Diplomats on both sides of the U.S.–Holy See relationship will need to tap the core memory of their respective institutional diplomatic apparatus if they wish to repair their relationship (and re-engage more broadly throughout the world).
Global politics in the polarized and highly volatile mid-twenty-first century needs both the moral voice of the Holy See and the responsible leadership of the United States.
That means the Holy See needs to remember how to make itself heard in the rooms – there are fewer and fewer of them, another serious problem facing everyone – where there are no cameras or microphones.
The Holy See will also need partners who are up to the task.
In a wide-ranging interview with The New York Times’ Ross Douthat last week, Vance discussed his relationship with Leo XIV in positive terms, saying he also understands that the pope and the vice president “have different jobs.”
“His role,” Vance said of the pope, “is to preach the Gospel and to offer his opinions on how he thinks we’re doing.”
“Fundamentally,” Vance said, “that will inevitably lead to some conflict.”
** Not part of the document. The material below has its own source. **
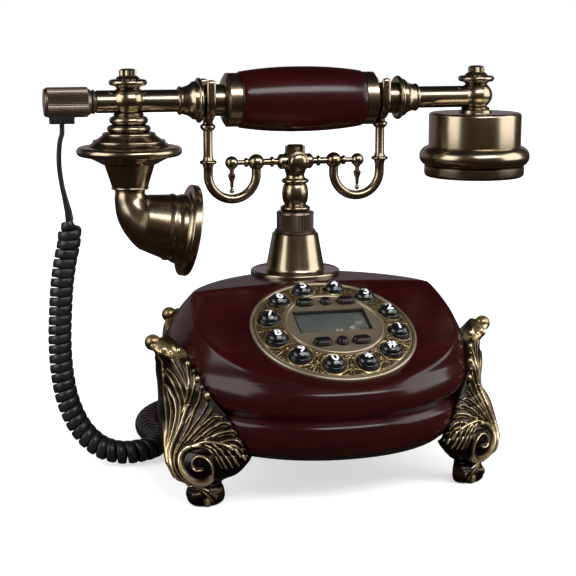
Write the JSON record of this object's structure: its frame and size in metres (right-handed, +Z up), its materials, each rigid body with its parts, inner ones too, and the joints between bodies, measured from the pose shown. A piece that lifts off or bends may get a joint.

If Vance or any other U.S. leader really desires substantive engagement with the Vatican, he’ll need to learn the role top figures play in it and to appreciate the institutional diplomacy that makes the sort of relationship he desires possible – and effective.
A candid reading of Vance’s statements does not yield the impression he thinks a heart-to-heart with either the pope or senior Vatican diplomats could clear the air regarding, for example, the Trump administration’s immigration enforcement policy.
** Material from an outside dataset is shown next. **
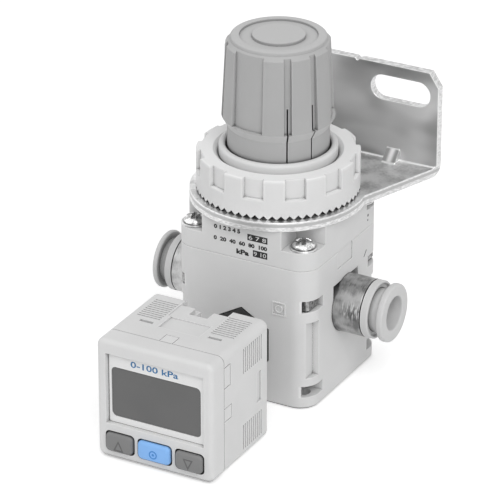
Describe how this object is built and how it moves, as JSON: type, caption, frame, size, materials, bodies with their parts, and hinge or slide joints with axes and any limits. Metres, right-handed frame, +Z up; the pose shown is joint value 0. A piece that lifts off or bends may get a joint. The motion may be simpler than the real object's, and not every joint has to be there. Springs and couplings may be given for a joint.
{
  "type": "vacuum regulator",
  "caption": "Square-bodied vacuum regulator with a ribbed adjusting knob, push-in tube fittings, a bent steel bracket and a digital pressure switch in front.",
  "frame": {"origin": "centre of the body's bottom face, on the axis of the knob", "axes": "+Z up along the adjusting screw, -Y towards the pressure switch, +X along the fitting whose vacuum is set, -X along the fitting to the pump, +Y towards the bracket's wall plate"},
  "size_m": [0.0618, 0.0877, 0.0856],
  "materials": {
    "body_resin": "moulded, fine matt",
    "nut_resin": "moulded, satin",
    "knob_resin": "moulded, matt",
    "collar_resin": "moulded, satin",
    "switch_resin": "moulded, satin",
    "button_resin": "moulded, matt",
    "blue_resin": "moulded, satin",
    "black_resin": "moulded, glass-filled",
    "window_resin": "smooth, tinted",
    "display_resin": "smooth",
    "zinc_steel": "zinc plated",
    "bright_steel": "bright",
    "nickel": "nickel plated",
    "brass": "turned",
    "aluminium": "pressed",
    "rubber": "moulded",
    "board_laminate": "lacquered"
  },
  "bodies": {
    "root": {"body": "body_resin", "bonnet": "body_resin", "bonnet_screws": "bright_steel", "screw_washers": "bright_steel", "square_nuts": "bright_steel", "bracket": "zinc_steel", "ring_nut": "nut_resin", "thrust_washer": "bright_steel", "setting_spring": "bright_steel", "diaphragm": "rubber", "stem_seal": "rubber", "valve_spring": "bright_steel", "bottom_cap": "body_resin", "cap_oring": "rubber", "switch_union": "black_resin", "union_oring": "rubber", "port_gasket": "rubber", "switch_port": "nickel", "pressure_sensor": "bright_steel", "switch_case": "switch_resin", "front_cover": "switch_resin", "display_lens": "window_resin", "display_module": "display_resin", "circuit_board": "board_laminate", "key_switches": "black_resin", "connector_socket": "black_resin", "connector_pins": "brass", "pump_sleeve": "nickel", "pump_oring": "rubber", "pump_tube_seal": "rubber", "pump_tube_chuck": "bright_steel", "pump_collar": "collar_resin", "set_sleeve": "nickel", "set_oring": "rubber", "set_tube_seal": "rubber", "set_tube_chuck": "bright_steel", "set_collar": "collar_resin"},
    "spindle": {"adjusting_screw": "brass", "spindle_oring": "rubber", "retaining_clip": "bright_steel"},
    "knob": {"knob": "knob_resin"},
    "nut": {"spring_nut": "brass"},
    "valve": {"main_valve": "brass", "valve_seal": "rubber"},
    "diaphragm_plates": {"upper_plate": "aluminium", "lower_plate": "aluminium", "diaphragm_stud": "brass", "relief_pad": "rubber"},
    "pump_release": {"pump_release_button": "collar_resin"},
    "set_release": {"set_release_button": "collar_resin"},
    "key_up": {"button_up": "button_resin"},
    "key_set": {"button_set": "blue_resin"},
    "key_down": {"button_down": "button_resin"}
  },
  "joints": [
    {"name": "adjust_turn", "type": "hinge", "parent": "root", "child": "spindle", "pos_m": [0, 0, 0.07], "axis": [0, 0, -1], "range_deg": [0, 2880]},
    {"name": "knob_pull", "type": "slide", "parent": "spindle", "child": "knob", "axis": [0, 0, 1], "range_m": [0, 0.0023]},
    {"name": "nut_travel", "type": "slide", "parent": "root", "child": "nut", "axis": [0, 0, 1], "range_m": [-0.008, 0], "deforming": ["setting_spring"]},
    {"name": "valve_stroke", "type": "slide", "parent": "root", "child": "valve", "axis": [0, 0, 1], "range_m": [-0.0008, 0], "stiffness_N_per_m": 600, "springref_m": 0.0015, "deforming": ["valve_spring", "diaphragm"]},
    {"name": "relief_lift", "type": "slide", "parent": "valve", "child": "diaphragm_plates", "axis": [0, 0, 1], "range_m": [0, 0.0004], "stiffness_N_per_m": 200, "springref_m": -0.0005},
    {"name": "pump_release_press", "type": "slide", "parent": "root", "child": "pump_release", "axis": [1, 0, 0], "range_m": [0, 0.0017], "stiffness_N_per_m": 600, "springref_m": -0.0005},
    {"name": "set_release_press", "type": "slide", "parent": "root", "child": "set_release", "axis": [-1, 0, 0], "range_m": [0, 0.0017], "stiffness_N_per_m": 600, "springref_m": -0.0005},
    {"name": "key_up_press", "type": "slide", "parent": "root", "child": "key_up", "axis": [0, 1, 0], "range_m": [0, 0.0005], "stiffness_N_per_m": 1200, "springref_m": -0.0005},
    {"name": "key_set_press", "type": "slide", "parent": "root", "child": "key_set", "axis": [0, 1, 0], "range_m": [0, 0.0005], "stiffness_N_per_m": 1200, "springref_m": -0.0005},
    {"name": "key_down_press", "type": "slide", "parent": "root", "child": "key_down", "axis": [0, 1, 0], "range_m": [0, 0.0005], "stiffness_N_per_m": 1200, "springref_m": -0.0005}
  ],
  "couplings": [
    {"joint": "nut_travel", "follows": "adjust_turn", "m_per_rad": -0.00015915}
  ]
}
Vance, however, is trying to position himself politically for 2028, and that means he is trying to set himself up as the heir to Trump’s MAGA movement. Whether he can be successful in that enterprise is anyone’s guess.
Here’s a nickel that says the U.S.-born pontiff and his top diplomats have a solid read on Vance and his intentions, as well as a pretty clear notion of his tactical, operational, and strategic political goals.
The Vatican guys are far from perfect, but that doesn’t mean they aren’t really good at what they do.